Latest update: November 14th, 2011
And this is Micah: “Shall I offer my firstborn for my transgression, the fruit of my body for the sin of my soul?” (Micah 6:7).
It is what Mesha, King of Moab, does to get the gods to grant him victory over the Israelites: “When the king of Moab saw that the battle had gone against him, he took with him seven hundred swordsmen to break through to the king of Edom – but they failed. Then he took his firstborn son, who was to succeed him as king, and offered him as a sacrifice on the city wall. The fury against Israel was great; they withdrew and returned to their own land” (II Kings 3:26-27).
How can the Torah regard as Abraham’s supreme achievement that he was willing to do what the worst of idolaters do? The fact that Abraham was willing to sacrifice his son would seem to make him – in terms of Tanach, considered as a whole – no better than Baal or Molech worshippers or the pagan king of Moab. This cannot be the only possible interpretation.
* * * There is an alternative way of looking at the trial. To do so we must consider an overriding theme of the Torah as a whole. Let us assemble the evidence.
First principle: G-d owns the land of Israel. That is why He can command the return of property to its original owners in the Jubilee year: “The land must not be sold permanently, because the land is mine and you are but aliens and my tenants” (Leviticus 25:23).
Second principle: G-d owns the children of Israel, since He redeemed them from slavery. That is what the Israelites mean when they sing, at the Red Sea: “Until your people pass by, O Lord, until the people you acquired [am zu kanita] pass by.” Therefore they cannot be turned into permanent slaves: “Because the Israelites are my servants, whom I brought out of Egypt, they must not be sold as slaves” (Leviticus 25:42).

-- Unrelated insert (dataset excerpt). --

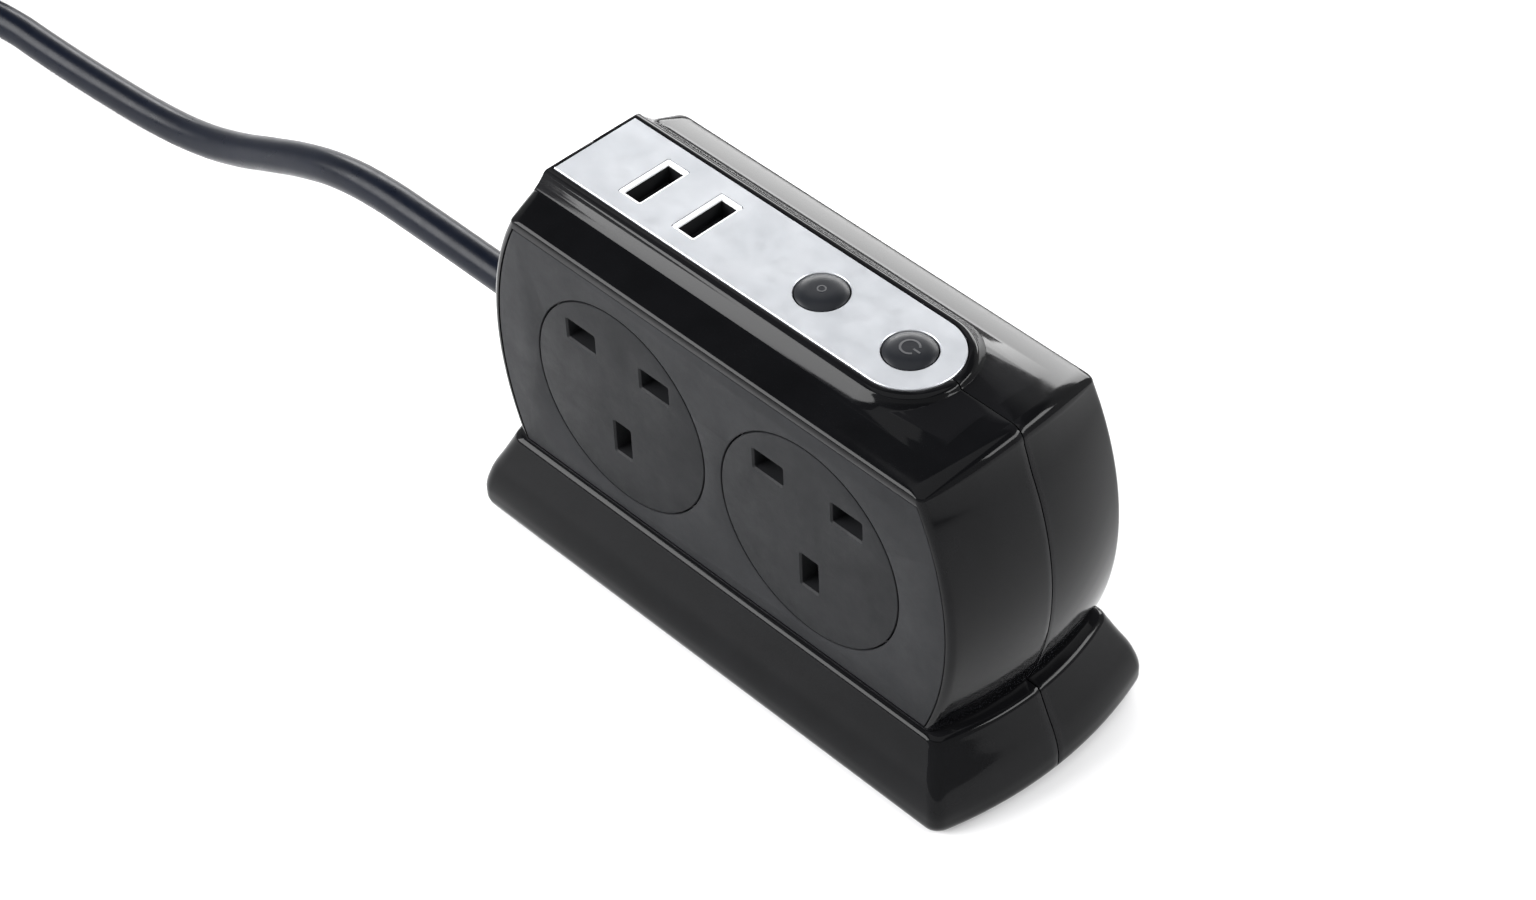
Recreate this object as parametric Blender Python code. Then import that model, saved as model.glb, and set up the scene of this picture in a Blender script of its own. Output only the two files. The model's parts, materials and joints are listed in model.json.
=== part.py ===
"""A free-standing block power strip: four BS 1363 outlets, two USB outlets, a switch and a supply cord.

Metres, +Z up. X runs along the strip, with the supply cord at the -X end, and the front outlets face -Y.
The origin is at the middle of the footprint, on the surface that the rubber feet stand on.
"""
import math

import bmesh
import bpy
from mathutils import Matrix, Vector

MM = 0.001

# ---- Driving dimensions ----
FIT = 0.3 * MM                     # clearance between pieces that touch
WALL = 2.2 * MM
SEAM_GAP = 0.3 * MM                # between the two half shells

# Casing
WAIST_HALF_LENGTH = 71.6 * MM      # middle of an end, at the waist
WAIST_RADIUS = 72.5 * MM           # barrel curve of the ends, seen from the front; their waist is widest
BODY_HALF_WIDTH = 24.4 * MM        # out to the face of the outlet panels
END_BULGE = 4.0 * MM               # how far the ends swell, seen from above
CORNER_RADIUS = 2.0 * MM
EDGE_HEIGHT = 85.4 * MM            # top edge along the two sides
WAIST_HEIGHT = EDGE_HEIGHT - 34.6 * MM
CROWN_HEIGHT = EDGE_HEIGHT + 4.4 * MM  # top of the casing along its middle line
SIDE_EDGE_RADIUS = 1.0 * MM
END_EDGE_RADIUS = 3.4 * MM

# Plinth
FOOT_STAND = 0.8 * MM              # how far the feet hold the plinth up
PLINTH_TOP = 21.7 * MM
PLINTH_END_LEDGE = 2.7 * MM        # beyond the body, at the middle of an end
PLINTH_SIDE_LEDGE = 0.3 * MM
PLINTH_BULGE = 5.0 * MM
PLINTH_CORNER = 3.5 * MM
PLINTH_FLARE = 6.4 * MM
PLINTH_CURVE = (                   # share of the plinth's height, and share of its flare there
    (0.0, 0.66), (0.057, 0.92), (0.153, 1.0), (0.306, 0.98), (0.507, 0.80), (0.708, 0.50), (0.890, 0.24),
    (1.0, 0.0),
)

# Outlet panels
PANEL_FOOT = PLINTH_TOP + 0.5 * MM
PANEL_TOP = EDGE_HEIGHT - 2.2 * MM
PANEL_DEPTH = 2.2 * MM
PANEL_RIM = 1.5 * MM               # casing left beside the panel
OUTLET_PITCH = 55.66 * MM
DISC_RADIUS = 25.4 * MM            # hole in the panel
DISC_HEIGHT = (PANEL_FOOT + PANEL_TOP) / 2 - 0.4 * MM
NECK_RADIUS = DISC_RADIUS - 2.6 * MM   # outlet face where it passes through the shell

# BS 1363 geometry
LINE_TO_NEUTRAL = 22.23 * MM
LINE_TO_EARTH = 22.23 * MM
LINE_HEIGHT = DISC_HEIGHT + 13.05 * MM
EARTH_HEIGHT = LINE_HEIGHT - LINE_TO_EARTH
FLAT_SLOT = (8.3 * MM, 5.0 * MM)   # live and neutral
EARTH_SLOT = (4.8 * MM, 8.4 * MM)
FLAT_PIN = (6.35 * MM, 4.0 * MM, 17.7 * MM)
EARTH_PIN = (4.0 * MM, 8.0 * MM, 22.7 * MM)

# Shutters
SHUTTER_THICKNESS = 1.4 * MM
SHUTTER_LAP = 0.9 * MM             # cover past the edge of a slot
SHUTTER_SHELF = (5.0 * MM, 3.2 * MM, 1.4 * MM)  # width, depth and thickness of the spring's shelf
SPRING_SEAT_HEIGHT = EDGE_HEIGHT - 2.0 * MM

# Contacts
METAL = 0.8 * MM
CARRIER_THICKNESS = 1.5 * MM
LEAF_LENGTH = 9.5 * MM
RAIL_GAP = 0.6 * MM                # from the carriers up to the live rail
BUSBAR_HALF_LENGTH = (OUTLET_PITCH + LINE_TO_NEUTRAL) / 2 + 4.0 * MM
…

Third principle: G-d is the ultimate owner of all that exists. That is why we must make a blessing over anything we enjoy:
Rav Judah said in the name of Samuel: To enjoy anything of this world without first reciting a blessing is like making personal use of things consecrated to heaven, since it says, “The earth is the Lord’s and the fullness thereof.” R. Levi contrasted two texts. It is written, “The earth is the Lord’s and the fullness thereof,” and it is also written, “The heavens are the heavens of the Lord, but the earth hath He given to the children of men!” There is no contradiction: in the one case it is before a blessing has been said, in the other, after a blessing has been said (Berachot 35a).
All things belong to G-d, and we must acknowledge this before we make use of anything. That is what a blessing is: acknowledging that all we enjoy is from G-d.

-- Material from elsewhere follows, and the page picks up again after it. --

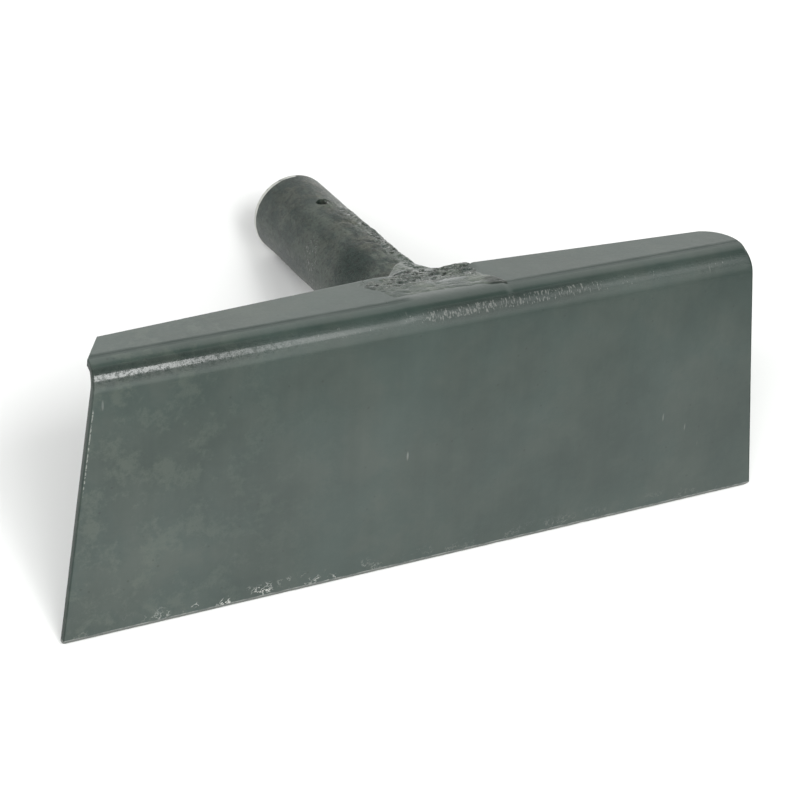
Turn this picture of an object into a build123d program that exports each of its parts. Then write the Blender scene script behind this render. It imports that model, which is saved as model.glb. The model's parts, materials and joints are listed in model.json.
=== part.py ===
from build123d import *
from math import atan2, cos, degrees, radians, sin
import os

# Head of a floor scraper, a welded steel head without its wooden handle, in millimetres.
# Each piece is drawn square to the blade: X runs along the cutting edge, Y runs back from the front face
# of the blade, Z points up, and the top face of the flange lies at Z = 0. At the end all the pieces are
# tipped back together, so that the head rests on its cutting edge and on the rim of its socket.

# Sheet and blade
sheet_thickness = 2.5
edge_width = 300.0            # along the cutting edge
top_width = 271.2             # along the bend: the ends of the blade flare out towards the edge
blade_height = 110.0          # cutting edge to the top face of the flange
bend_radius = 10.0            # outside of the bend
blade_corner_radius = 2.0
bevel_height = 2.0            # ground on the front of the cutting edge
bevel_depth = 1.5

# Flange, bent back from the top of the blade
flange_depth = 32.2           # at mid-width, from the front face of the blade
flange_fall = 0.068           # the back edge runs forward by this much per millimetre away from mid-width
flange_round = 14.0           # right-hand back corner
flange_cut_along = 10.0       # left-hand back corner, cut off straight: length along the back edge
flange_cut_forward = 16.0     # the same cut, measured forward

# Handle socket, rolled from sheet and welded along its seam
socket_diameter = 34.0
socket_wall = 2.5
socket_reach = 136.0          # front face of the blade to the open end
socket_gap = 2.5              # front end of the socket off the back of the blade, closed by the heel weld
socket_drop = 19.0            # axis of the socket below the top face of the flange
rim_break = 0.5               # outer edge of the open end
screw_hole_diameter = 5.5
screw_hole_setback = 30.0     # from the open end
seam_width = 2.4
seam_angle = 20.0             # to the right of the top of the socket
seam_rise = 0.4               # weld standing above the socket's wall

# Weld on top: the flange is notched over the socket, and the notch is filled with weld
notch_front = 12.5            # Y at which the notch begins
notch_skew = 1.5              # its front edge runs forward by this much on the right
notch_left = 25.0             # half-widths of the notch at the back edge
notch_right = 25.5
notch_left_front = 15.0       # half-width at the front on the left
notch_waist = 6.0             # the sides kink this far behind the front edge
notch_rise = 0.4              # weld standing above the flange
tail_length = 10.0            # weld run out along the socket behind the flange
tail_thickness = 1.8          # of the run-out, a third of the way along it
tail_end_thickness = 0.05

# Welds under the flange and at the blade
side_weld_reach = 22.0        # outer toe on the flange, from mid-width
side_weld_throat = 4.0        # inner end on the flange, from mid-width
side_weld_top = 15.0          # angles on the socket, from its top, between which a side weld lies
side_weld_foot = 50.0
heel_leg = 5.0                # fillet weld around the socket's front end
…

This is the jurisprudential basis of the whole of Jewish law. G-d rules by right, not by might. G-d created the universe. Therefore G-d is the ultimate owner of the universe. The legal term for this is “eminent domain.” Therefore G-d has the right to prescribe the conditions under which we may benefit from the universe. It is to establish this legal fact – not to tell us about the physics and cosmology of the Big Bang – that the Torah begins with the story of Creation.
This carries a special depth and resonance for the Jewish people, since in their case G-d is not just – as He is for all humankind – Creator and sustainer of the universe. He is also, for Jews, the G-d of history, who redeemed them from slavery and gave them a land that originally belonged to someone else: the “seven nations.” G-d is sovereign of the universe, but in a special sense He is Israel’s only ultimate king, and the sole source of their laws. That is the significance of the book of Exodus.